Werke[Bearbeiten | Quelltext bearbeiten]

Magnum opus

Das wichtigste Werk von Mordechai wird nach seinem Autor das Mordechai genannt und ist ein herausragendes halachisches Werk, das große Autorität erlangte und eine der Quellen des Schulchan Aruch von Joseph Caro wurde. Seit der Soncino-Ausgabe von 1482 wurde es auch als Anhang zum Talmud gedruckt.

Das Werk ist als eine Zusammenstellung von bestehendem halachischem Material geschrieben und liefert sowohl bindende gesetzliche Entscheidungen als auch Quellen und Begründungen dieser Entscheidungen. Mordechais Kenntnis der halachischen Literatur war immens. Er zitiert Werke sowie schriftliche und mündliche Responsen von etwa 350 Autoritäten. Er beruft sich häufig auf seinen Lehrer Rabbi Meir von Rothenburg und stärkt oft die Meinung der Tosafisten (Baalej Tosafot), deren letzte zu seinen Lehrern zählten.
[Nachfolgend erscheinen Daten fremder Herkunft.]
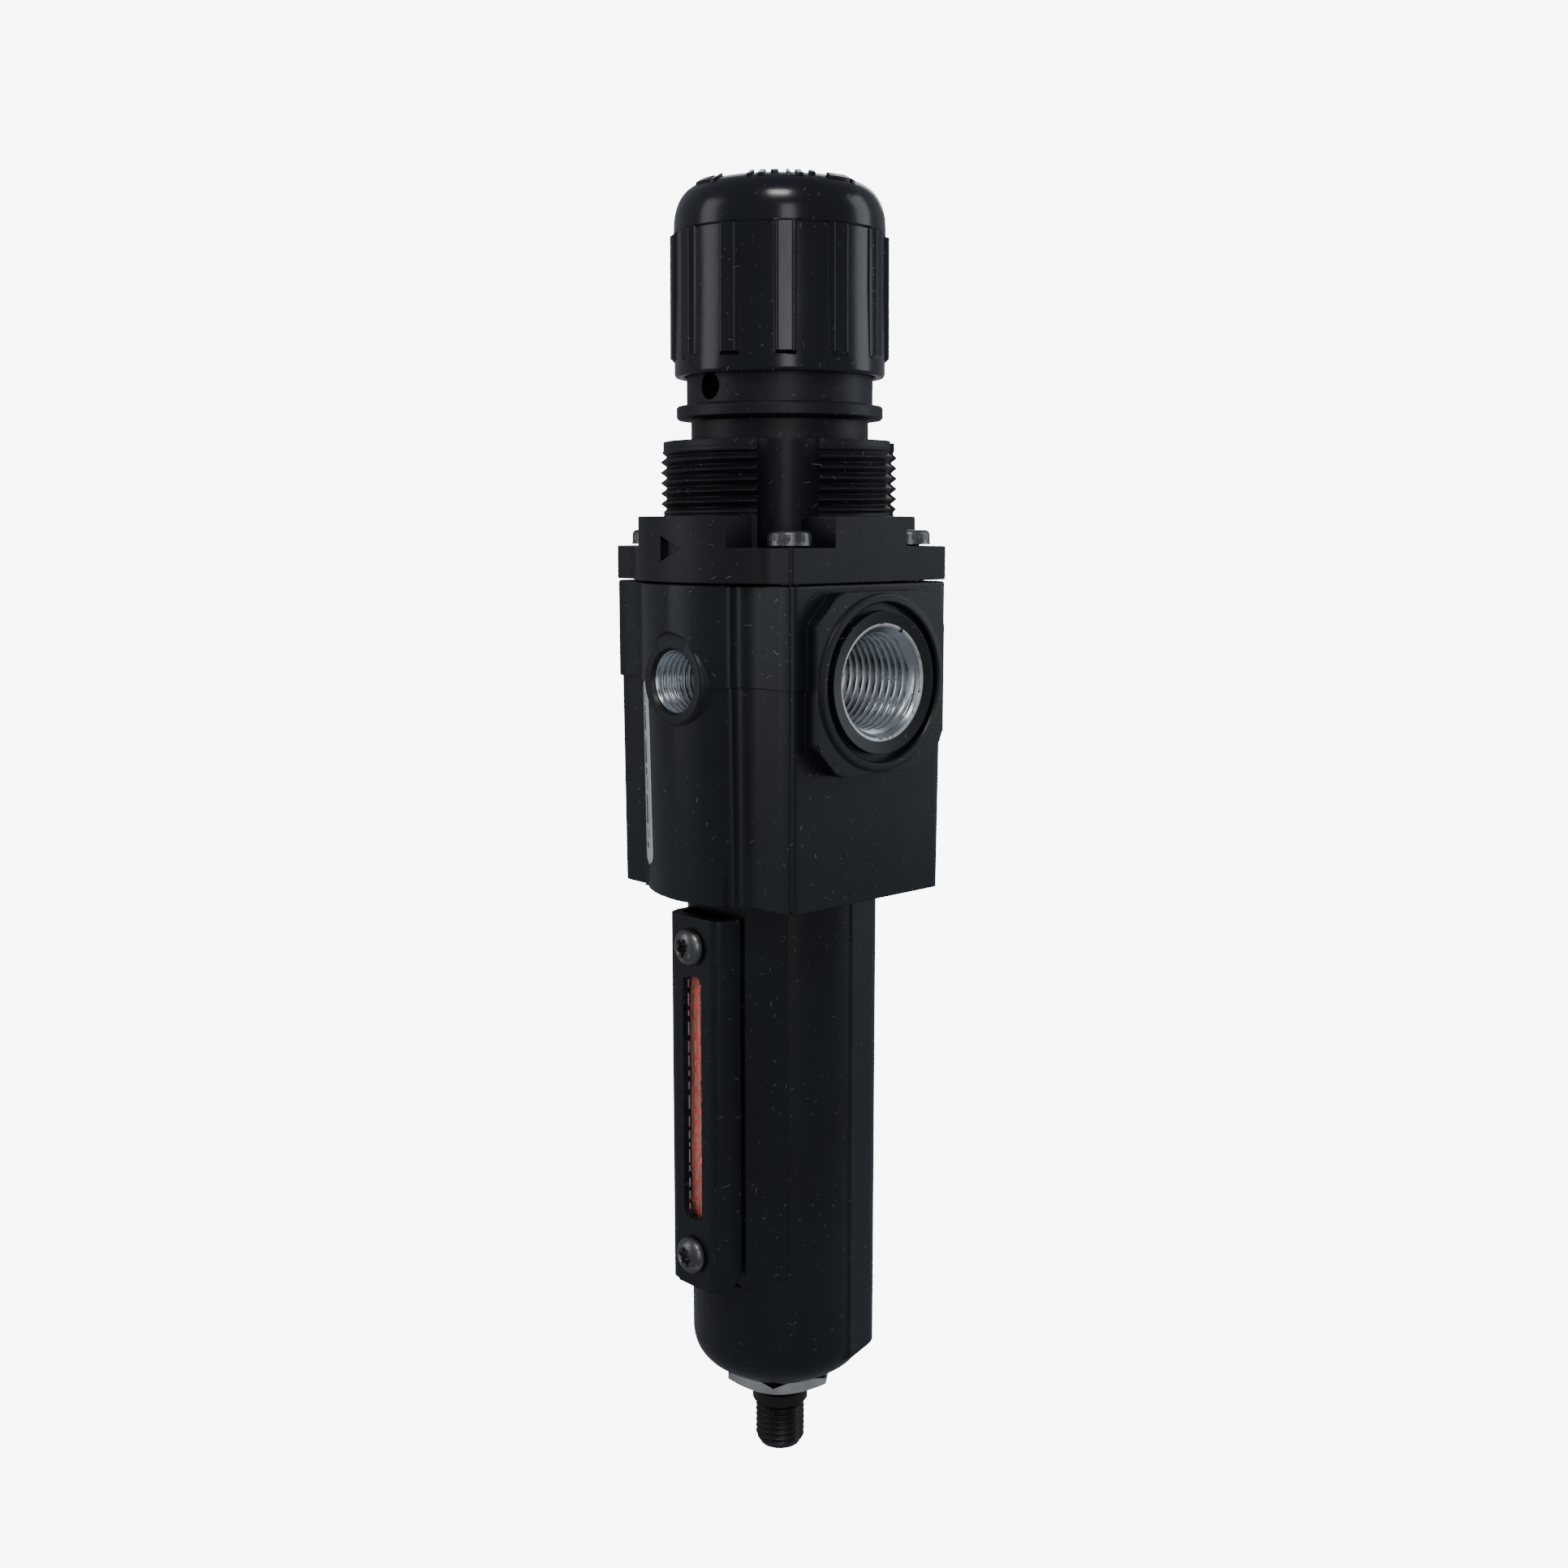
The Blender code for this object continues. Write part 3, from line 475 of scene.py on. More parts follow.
def clean(obj, smooth=32.0, merge=0.0000015):
    """Drops the slivers that a Boolean leaves, and lets normals run smoothly over broad faces."""
    bm = bmesh.new()
    bm.from_mesh(obj.data)
    bmesh.ops.remove_doubles(bm, verts=bm.verts, dist=merge)
    bmesh.ops.dissolve_degenerate(bm, edges=bm.edges, dist=merge)
    bm.to_mesh(obj.data)
    bm.free()
    obj.data.shade_smooth()
    obj.data.set_sharp_from_angle(angle=math.radians(smooth))
    weighted = obj.modifiers.new("weighted", "WEIGHTED_NORMAL")
    weighted.keep_sharp = True
    return obj


def rounded_edges(mat, radius):
    """Rounds the look of a material's sharp edges a little."""
    tree = mat.node_tree
    for node in tree.nodes:
        if node.type == "BUMP" and not node.inputs["Normal"].is_linked:
            bevel = tree.nodes.new("ShaderNodeBevel")
            bevel.samples = 4
            bevel.inputs["Radius"].default_value = radius
            tree.links.new(bevel.outputs["Normal"], node.inputs["Normal"])


def wear(obj, mat):
    obj.data.materials.clear()
    obj.data.materials.append(mat)
    return obj


def stand_for(obj, mat, slot, body, *nodes):
    if mat is not None:
        wear(obj, mat)
    if nodes:
        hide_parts(*nodes)
    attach(obj, body)
    return obj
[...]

Die aschkenasischen Autoritäten, wie auch die in Italien, waren große Bewunderer von Mordechai und erkannten seine Autorität als eine Quelle der Halacha an. Moses Isserles lehrte Mordechais Buch in seiner Jeschiwa und viele seiner Responsa gehen auf schwierige Passagen in Mordechais Buch ein. Mordechais Werk wurde so hoch geschätzt, dass es zu einer der Quellen von Schulchan Aruch von Joseph Caro wurde. In Italien und Polen, wo das Mordechai besonders studiert wurde, ist eine ganze Mordechai-Literatur entstanden.

Das Mordechai wird in zwei Formen veröffentlicht: als Glossen zu Alfasis „Halachot“ in verschiedenen Manuskripten, und als halachischer Anhang zum Talmud – der Standard in heutigen Talmud-Ausgaben. Wie frühe Kritiker feststellten, wurde das Mordechai nicht in seiner endgültigen Form von Mordechai ben Hillel herausgegeben. Er sammelte das Material, aber das Werk wurde von seinen Schülern zusammengestellt und veröffentlicht, teilweise zu seinen Lebzeiten und teilweise nach seinem Tod.

So gab es innerhalb von zwei Generationen nach Mordechais Tod zwei unterschiedliche Versionen seines Werkes, die jeweils als „rheinische“ (verbreitet vor allem am Rhein, in Frankreich, Italien und Ostdeutschland) und „österreichische“ Version (verbreitet vor allem in Steiermark, Böhmen, Mähren und Ungarn) bezeichnet werden. Diese beiden Versionen sind aufgrund ihrer unterschiedlichen Länge auch als „Kurzes Mordechai“ (מרדכי הקצר Mordechai haKetzar) und „Langes Mordechai“ (הארוך מרדכי Mordechai ha'Aroch) bekannt. Während das österreichische Mordechai anscheinend die ursprüngliche Form des Werkes ist, wurde die rheinische Version auf ca. ein Drittel des Volumens gekürzt, dabei wurden die meisten Referenzen und Zitate entfernt. Zudem werden in der rheinischen Version vorwiegend Meinungen rheinländischer und französischer Rabbiner erwähnt, während in der österreichischen Version österreichische Autoritäten stärker vertreten sind. Die im Talmud veröffentlichte Version ist die rheinische mit Glossen von Rabbi Samuel ben Aaron von Schlettstadt aus dem österreichischen Mordechai.


Andere Werke

Mordechai war Autor von zahlreichen Responsen – diese sind jedoch nicht erhalten, sondern werden in anderen Werken und Responsen zitiert.

Er ist Autor eines gereimten Traktates über Gesetzte der Schchita und Fleischkaschrut. (Hilchot Schechitah u. Bedikah we-Hilchot Issur we-Heter) und einiger Slichot (auf den Märtyrertod von Juden in Sinzig und den Märtyrertod eines Proselyten).